British Partiers Held On Terror Charges After Tweeting They Were Going To ‘Destroy America’


Whoops! A couple of young Brits had a pretty horrible vacation after they were arrested in the Los Angeles and held for 12 hours. The reason? They had tweeted that they were coming to “destroy America.” The only problem is that they were actually just slangily talking about partying. Basically, it’s as if the police banned you from buying paint brushes after hearing you claim you were going to “paint the town red.”

Leigh Van Bryan, a 26 year old bar manager, and his 24 year old buddy, Emily Bunting, didn’t have anywhere near the trip that they planned on. And it was all because of a tweet Bryan sent a few days earlier saying “Free this week, for quick gossip/prep before I go and destroy America.” This had caused them to be pegged as a potential target and get picked up by armored guards upon arrival.

Oh, those terrorists. They’re always such catty gossips.

But the Department of Homeland Security had more evidence too. They found an earlier tweet from Bunting which read “3 weeks today, we’re totally in LA pissing people off on Hollywood Blvd and diggin’ Marilyn Monroe up!” The Monroe bit was actually just a reference to a Family Guy joke. Unfortunately, the police apparently missed that episode. Bunting told the Daily Mail that they searched through her things for “spades and shovels” and asked her if she was going to be Bryan’s “lookout” during the excavation.

So how did their trip start? From the Daily Mail:

“Leigh said: ‘It’s just so ridiculous it’s almost funny but at the time it was really scary. The Homeland Security agents were treating me like some kind of terrorist.

‘I kept saying to them they had got the wrong meaning from my tweet but they just told me “you’ve really f***** up with that tweet boy”.

‘When I was in the van I was handcuffed and put in a cage. I had a panic attack but the worse was yet to come.

‘When we arrived at the prison I was shoved in a cell on my own but after an hour two huge Mexican men covered in tattoos came in and started asking me who I was.

‘They told me they’d been arrested for taking cocaine over the border.

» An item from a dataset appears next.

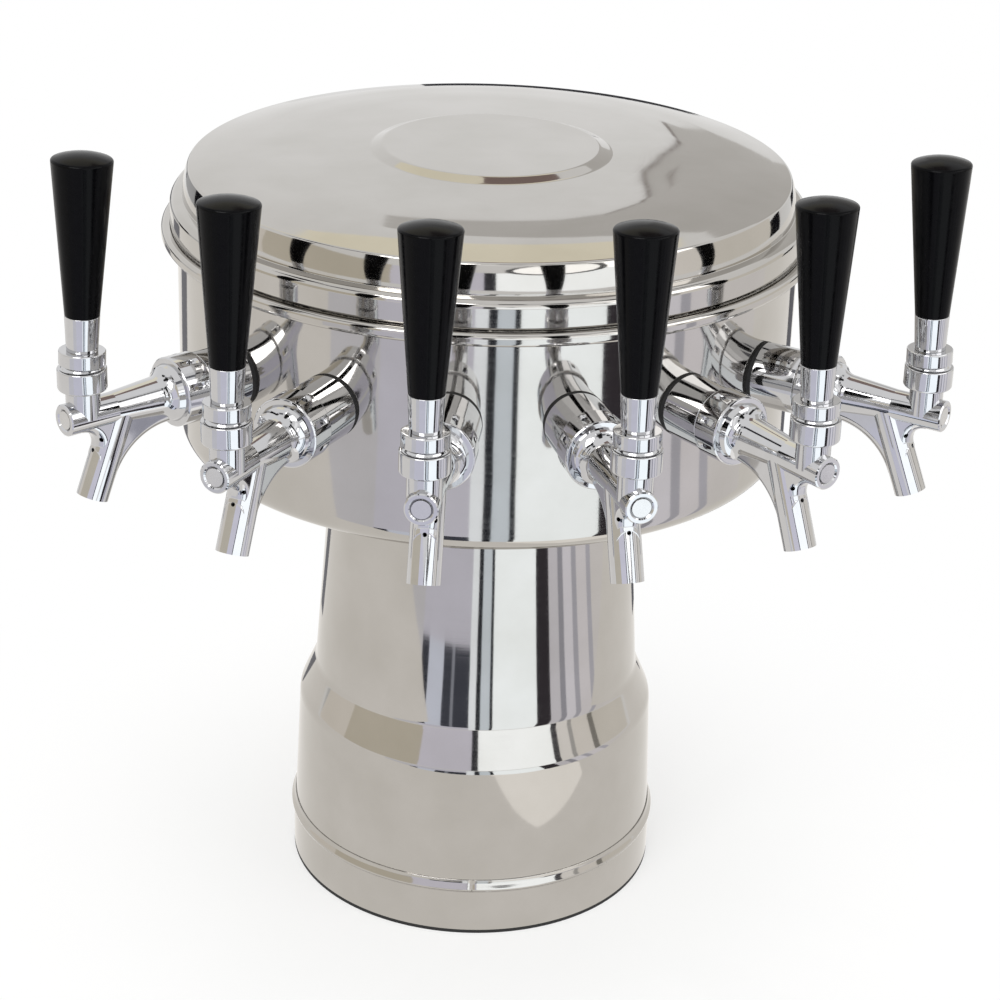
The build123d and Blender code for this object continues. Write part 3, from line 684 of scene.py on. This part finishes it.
def makeCups():
    # the collar under each ferrule, hollow over the bonnet's dome
    h = handle
    rimAngle = math.asin(h["cupLow"] / h["cupHollow"])
    topAngle = math.acos(h["stem"] / h["cupHollow"])
    outline = [
        (h["stem"], h["cupTop"], h["fineEdge"]), (h["cup"], h["cupTop"], h["cupEdge"]),
        (h["cup"], h["cupLow"], h["cupRim"]),
    ]
    for k in range(h["cupSteps"] + 1):
        angle = rimAngle + (topAngle - rimAngle) * k / h["cupSteps"]
        outline.append((h["cupHollow"] * math.cos(angle), h["cupHollow"] * math.sin(angle), 0))
    one = placed(spun("leverCup", outline, chrome, steps=96), alongLever)
    eachTap(one, "LeverCup", "chrome")


def makeKnobs():
    h = handle
    outline = [
        (0, h["stemTop"], 0), (h["stem"], h["stemTop"], h["fineEdge"]),
        (h["stem"], h["ferruleTop"], h["boreEdge"]), (h["knobFoot"], h["ferruleTop"], h["knobFootEdge"]),
        (h["knobRadius"], h["knobTop"], h["knobEdge"]),
    ]
    # the crown is a shallow arc over the knob's end
    rise, reach = h["crown"], h["knobRadius"]
    arc = (rise * rise + reach * reach) / (2 * rise)
    middle = h["knobTop"] + rise - arc
    for share in h["crownRings"]:
        outline.append((reach * share, middle + math.sqrt(arc * arc - (reach * share) ** 2), 0))
    outline.append((0, middle + arc, 0))
    one = placed(spun("knob", outline, black, steps=96, closed=False), alongLever)
    eachTap(one, "Knob", "black_plastic", "tap%d_knob")


makeCollars()
makeNuts()
makeBonnets()
makeFerrules()
makeCups()
makeKnobs()
print("tap fittings and handles made")


# CAD nodes that keep their own shape
kept = {
    chrome: ["tap%d_body", "tap%d_lever"],
    rodSteel: ["tap%d_plunger"],
    plainSteel: ["tap%d_shank", "lock_nuts", "lock_washers", "tail_nuts", "mounting_ring"],
    nylon: ["tap%d_seat", "coupling_washers", "ball_washers"],
    rubber: ["wall_gaskets", "base_gasket"],
    tubeSteel: ["beer_lines", "cooling_tube"],
    foam: ["foam_sleeve"],
}
for material, names in kept.items():
    for name in names:
        members = [name % n for n in range(1, taps["count"] + 1)] if "%d" in name else [name]
        for member in members:
            mesh = nodes[member].data
            mesh.materials.clear()
            mesh.materials.append(material)
print("kept nodes painted")


# floor, light and camera; sizes in metres, angles in degrees round from the front
def onCircle(angle, away, height):
    a = math.radians(angle)
    return (away * math.sin(a), -away * math.cos(a), height)


def seenRays(tree):
    # 1 for what is seen straight on, in a reflection or through a clear piece, otherwise 0
    rays = addNode(tree, "ShaderNodeLightPath")
    direct = addNode(tree, "ShaderNodeMath", {"operation": "ADD", "use_clamp": True},
                     {0: rays.outputs["Is Camera Ray"], 1: rays.outputs["Is Glossy Ray"]})
    seen = addNode(tree, "ShaderNodeMath", {"operation": "ADD", "use_clamp": True},
                   {0: direct.outputs[0], 1: rays.outputs["Is Transmission Ray"]})
    return seen.outputs[0]


floorLook = {
    "size": 12.0, "colour": "#F4F4F2", "roughness": 0.9,
    "shade": 0.4, "near": 0.12, "far": 0.42,  # share of lit surface by the foot, and where it fades out
}


def makeFloor():
    # a pale floor for the light that falls on it, plain white where it is seen
    f = floorLook
    h = f["size"] / 2
    mesh = bpy.data.meshes.new("studioFloor")
    mesh.from_pydata([(-h, -h, 0), (h, -h, 0), (h, h, 0), (-h, h, 0)], [], [(0, 1, 2, 3)])
    floor = newObject("studioFloor", mesh)
    material, tree, surface, place = newMaterial(
        "paperFloor", Base_Color=hexColour(f["colour"]), Roughness=f["roughness"])
    glow = addNode(tree, "ShaderNodeEmission", Color=(1, 1, 1, 1), Strength=1.0)
    # part of the lit surface stays in the mix, so the object's shadow shows
    away = addNode(tree, "ShaderNodeVectorMath", {"operation": "LENGTH"}, {0: place})
    plain = addNode(tree, "ShaderNodeMapRange", {"interpolation_type": "SMOOTHSTEP"},
                    {"Value": away.outputs["Value"]},
                    From_Min=f["near"], From_Max=f["far"], To_Min=1 - f["shade"], To_Max=1.0)
    share = mathNode(tree, "MULTIPLY", seenRays(tree), plain.outputs[0])
    mix = addNode(tree, "ShaderNodeMixShader", links={0: share, 1: surface.outputs[0], 2: glow.outputs[0]})
    tree.links.new(mix.outputs[0], tree.nodes["Material Output"].inputs["Surface"])
    mesh.materials.append(material)


worldLook = {"lit": 0.55, "seen": 1.0}


def makeWorld():
    world = bpy.data.worlds.new("softStudio")
    bpy.context.scene.world = world
    world.use_nodes = True
    tree = world.node_tree
    dim = tree.nodes["Background"]
    dim.inputs["Color"].default_value = (1, 1, 1, 1)
    dim.inputs["Strength"].default_value = worldLook["lit"]
    bright = addNode(tree, "ShaderNodeBackground", Color=(1, 1, 1, 1), Strength=worldLook["seen"])
    mix = addNode(tree, "ShaderNodeMixShader",
                  links={0: seenRays(tree), 1: dim.outputs[0], 2: bright.outputs[0]})
    tree.links.new(mix.outputs[0], tree.nodes["World Output"].inputs["Surface"])


def newCard(name, corners, colour, strength):
    # a card that only shows in reflections, as a flag or a panel beside the set would
    mesh = bpy.data.meshes.new(name)
    mesh.from_pydata(corners, [], [tuple(range(len(corners)))])
    material = bpy.data.materials.new(name)
    material.use_nodes = True
    tree = material.node_tree
    glow = addNode(tree, "ShaderNodeEmission", Color=hexColour(colour), Strength=strength)
    tree.links.new(glow.outputs[0], tree.nodes["Material Output"].inputs["Surface"])
    mesh.materials.append(material)
    card = newObject(name, mesh)
    card.visible_camera = False
    card.visible_diffuse = False
    card.visible_shadow = False
    card.visible_transmission = False


def wedge(start, end, near, far, height, widest=4):
    # corners of a piece of ring on the floor, with one for every few degrees
    count = max(2, int(abs(end - start) / widest) + 1)
    angles = [start + (end - start) * k / (count - 1) for k in range(count)]
    return [onCircle(a, near, height) for a in angles] + [onCircle(a, far, height) for a in reversed(angles)]


def upright(start, end, away, low, high):
    # corners of a flat panel that stands on the circle round the object
    return [onCircle(start, away, low), onCircle(end, away, low),
            onCircle(end, away, high), onCircle(start, away, high)]


# what lies on the table: the polished column and drum mirror it
cards = {
    "gain": 2.2, "near": 0.18, "far": 1.5, "layer": 0.001, "turn": -5.1,
    # streaks that run outwards in front, each by the two directions of the walls that mirror it
    "front": [
        (-34.0, -17.5, "#A3A3A8"), (-17.5, -1.7, "#A5A5B0"), (-1.7, 0.5, "#C9CED4"), (0.5, 1.9, "#1F2025"),
        (1.9, 4.8, "#AEB6BE"), (4.8, 5.7, "#1F2025"), (5.7, 19.8, "#DBE1E5"), (19.8, 24.4, "#2A272B"),
        (24.4, 28.0, "#A9A8AE"), (28.0, 30.0, "#7E7E86"), (30.0, 33.5, "#B4B3BA"), (33.5, 35.5, "#8E8E96"),
        (35.5, 40.0, "#B2B0B4"), (40.0, 42.0, "#94949C"), (42.0, 60.0, "#AFADAD"),
    ],
    # shorter streaks over them
    "low": [
        (-17.5, -15.2, "#2A2C34"), (-15.2, -10.2, "#A9AEBB"), (-10.2, -1.7, "#34363E"),
        (-7.5, -6.6, "#70737C"),
    ],
    "lowFar": 0.58, "lowLift": 1.2, "lowLayer": 0.2,
    # the table's uneven front edge, and the pale patch on it
    "edge": [
        (-1.6, -1.0), (-0.763, -0.477), (-0.361, -0.415), (-0.218, -0.335), (-0.14, -0.33), (0.0, -0.35),
        (0.23, -0.27), (0.35, -0.1), (0.414, -0.073), (0.697, 0.061), (1.6, 0.5),
    ],
    "back": [(1.6, 1.6), (-1.6, 1.6)], "table": "#B0AEAB",
    "patch": [(0.025, -0.35), (0.025, -0.314), (0.1025, -0.197), (0.225, -0.15), (0.26, -0.2), (0.2, -0.29)],
    "patchTone": "#C9C7C4",
    "rear": [(138, 150, "#4A4A4E"), (168, 186, "#3C3C40"), (208, 218, "#5A5A5E")], "rearNear": 0.36,
}


def makeCards():
    c = cards

    def streak(name, start, end, far, height, tone):
        # a wall that faces one way mirrors what lies at twice that angle
        corners = wedge(2 * start + c["turn"], 2 * end + c["turn"], c["near"], far, height)
        newCard(name, corners, tone, c["gain"])

    for number, (start, end, tone) in enumerate(c["front"]):
        streak("frontCard%02d" % number, start, end, c["far"], c["layer"], tone)
    for number, (start, end, tone) in enumerate(c["low"]):
        height = c["layer"] * (c["lowLift"] + c["lowLayer"] * number)
        streak("lowCard%d" % number, start, end, c["lowFar"], height, tone)
    newCard("tableCard", [(x, y, 2 * c["layer"]) for x, y in c["edge"] + c["back"]], c["table"], c["gain"])
    newCard("glowCard", [(x, y, 3 * c["layer"]) for x, y in c["patch"]], c["patchTone"], c["gain"])
    for number, (start, end, tone) in enumerate(c["rear"]):
        corners = wedge(start, end, c["rearNear"], c["far"], 3 * c["layer"])
        newCard("backCard%d" % number, corners, tone, c["gain"])


# light and dark panels all round, as a shop would have them: what bright chrome mirrors
lowRing = {
    "away": 2.0, "foot": 0.02, "top": 0.85, "topBehind": 0.36,
    "tones": [
        (0, 46, "#E2E6E9"), (46, 50, "#3A393C"), (50, 58, "#BDBBB9"), (58, 61, "#8A8988"),
        (61, 74, "#B5B2AE"), (74, 78, "#6A6864"), (78, 115, "#ABA8A2"), (115, 124, "#17171B"),
        (124, 140, "#F2F2F2"), (140, 150, "#2C2D31"), (150, 165, "#D9DADB"), (165, 178, "#3A3A3E"),
        (178, 196, "#F2F2F2"), (196, 205, "#6C6D72"), (205, 222, "#B9BABC"), (222, 232, "#17171B"),
        (232, 245, "#D9DADB"), (245, 270, "#AEAAA4"), (270, 322, "#9C978C"), (322, 354, "#ABAAB5"),
        (354, 358, "#2A2A2E"), (358, 360, "#E2E6E9"),
    ],
}
highRing = {
    "away": 1.5, "foot": 1.9, "top": 2.6, "widths": (7, 22), "last": 350, "seed": 7,
    "tones": ("#2A2A2E", "#E8E8E8", "#7A7B80", "#F2F2F2"),
}
behind = (115, 245)  # the lid mirrors this side, so the high ring leaves it open


def makeRings():
    for number, (start, end, tone) in enumerate(lowRing["tones"]):
        isBehind = behind[0] <= start < behind[1]
        top = lowRing["topBehind"] if isBehind else lowRing["top"]
        corners = upright(start, end, lowRing["away"], lowRing["foot"], top)
        newCard("lowPanel%02d" % number, corners, tone, 1.0 if isBehind else cards["gain"])
    choose = random.Random(highRing["seed"])
    turn, number = 0.0, 0
    while turn < highRing["last"]:
        width = choose.uniform(*highRing["widths"])
        if not behind[0] < turn < behind[1]:
            tone = highRing["tones"][number % len(highRing["tones"])]
            end = min(360, turn + width)
            corners = upright(turn, end, highRing["away"], highRing["foot"], highRing["top"])
            newCard("highPanel%02d" % number, corners, tone, 1.0)
        turn += width
        number += 1


# a long window in front, a warm one high behind and a brown beam on this side of it
windows = {
    "frontWindow": (upright(-8, 52, 2.2, 1.25, 1.7), "#FFFFFF", 1.3),
    "warmWindow": ([(-0.9, 1.7, 1.75), (0.7, 1.7, 1.75), (0.7, 1.7, 3.3), (-0.9, 1.7, 3.3)], "#F6F0DC", 1.2),
    "brownBeam": ([(0.03, 0.6, 2.2), (0.05, 1.58, 2.2), (0.85, 1.42, 2.2), (0.6, 0.5, 2.2)], "#94827D", 1.0),
}

# a board behind the right of the lid; its trimmed edge is uneven, so the mirrored line wanders
board = {
    "away": 2.2, "tone": "#D6D4D1",
    "edge": [(167, 0.8), (166.6, 1.0), (167.5, 1.18), (167.3, 1.36), (168.8, 1.5), (171, 1.56), (175, 1.59),
             (181, 1.61)],
    "corners": [(181, 1.72), (128, 1.72), (128, 0.8)],
    "trimAway": 2.19, "trim": [(0, 0.22, "#8F8783"), (1.05, 1.3, "#A39C98")],
}


def makeBoard():
    corners = [onCircle(a, board["away"], z) for a, z in board["edge"] + board["corners"]]
    newCard("boardBehind", corners, board["tone"], 1.0)
    for number, (start, end, tone) in enumerate(board["trim"]):
        strip = [onCircle(a - start, board["trimAway"], z) for a, z in board["edge"]]
        strip += [onCircle(a - end, board["trimAway"], z) for a, z in reversed(board["edge"])]
        newCard("boardTrim%d" % number, strip, tone, 1.0)


# a round lamp over the viewer's shoulder: a dark rim with the bright disc in front
roundLamp = {
    "turn": 19, "height": 0.9, "wide": 1.7, "tall": 0.55, "points": 32,
    "discs": [(0.34, 1.84, "#6A6A6C", 1.0), (0.28, 1.8, "#FFFFFF", 2.0)],
}


def makeRoundLamp():
    r = roundLamp
    for size, away, tone, strength in r["discs"]:
        ring = []
        for k in range(r["points"]):
            a = 2 * math.pi * k / r["points"]
            turn = r["turn"] + math.degrees(size * r["wide"] * math.cos(a) / away)
            ring.append(onCircle(turn, away, r["height"] + r["tall"] * size * math.sin(a)))
        newCard("roundLamp%d" % int(100 * size), ring, tone, strength)


softboxes = {
    "keySoftbox": {"size": (1.2, 1.2), "place": (-0.9, -1.6, 1.9), "aim": (0, -0.1, 0.3), "power": 26},
    "fillSoftbox": {"size": (1.6, 1.4), "place": (1.8, -1.2, 1.3), "aim": (0, 0, 0.3), "power": 12},
    "topSoftbox": {"size": (1.6, 1.6), "place": (0.1, 0.3, 2.4), "aim": (0, 0, 0.3), "power": 22,
                   "mirrored": False},
}


def makeLights():
    for name, box in softboxes.items():
        light = bpy.data.lights.new(name, "AREA")
        light.shape = "RECTANGLE"
        light.size, light.size_y = box["size"]
        light.energy = box["power"]
        lamp = newObject(name, light)
        lamp.location = box["place"]
        towards = Vector(box["aim"]) - Vector(box["place"])
        lamp.rotation_euler = towards.to_track_quat("-Z", "Y").to_euler()
        lamp.visible_glossy = box.get("mirrored", True)


view = {
    "place": (-0.11823, -1.32473, 0.8361), "turn": (65.3797, -1.7466, -4.7897), "lens": 90.5335,
    "sensor": 36.0,
}


def makeCamera():
    lens = bpy.data.cameras.new("shelfView")
    lens.lens = view["lens"]
    lens.sensor_width = view["sensor"]
    camera = newObject("shelfView", lens)
    camera.location = view["place"]
    camera.rotation_euler = [math.radians(a) for a in view["turn"]]
    bpy.context.scene.camera = camera


makeFloor()
makeWorld()
makeCards()
makeRings()
for name, (corners, tone, strength) in windows.items():
    newCard(name, corners, tone, strength)
makeBoard()
makeRoundLamp()
makeLights()
makeCamera()
bpy.context.scene.view_settings.view_transform = "Standard"
print("stage made")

‘When the food arrived on the tray they took it all and just left me with a carton of apple juice.'”

Bummer, dude.

You know, I’m trying really hard to feel bad for these kids but I really can’t. Sure, it’s kind of awful that the youth of today have to live in a constant state of fear and paranoia, trapped in a veritable police state where Big Brother can arrest you simply because he misunderstood a joke, but, lets be honest; anyone who goes around quoting Family Guy is basically a terrorist anyway.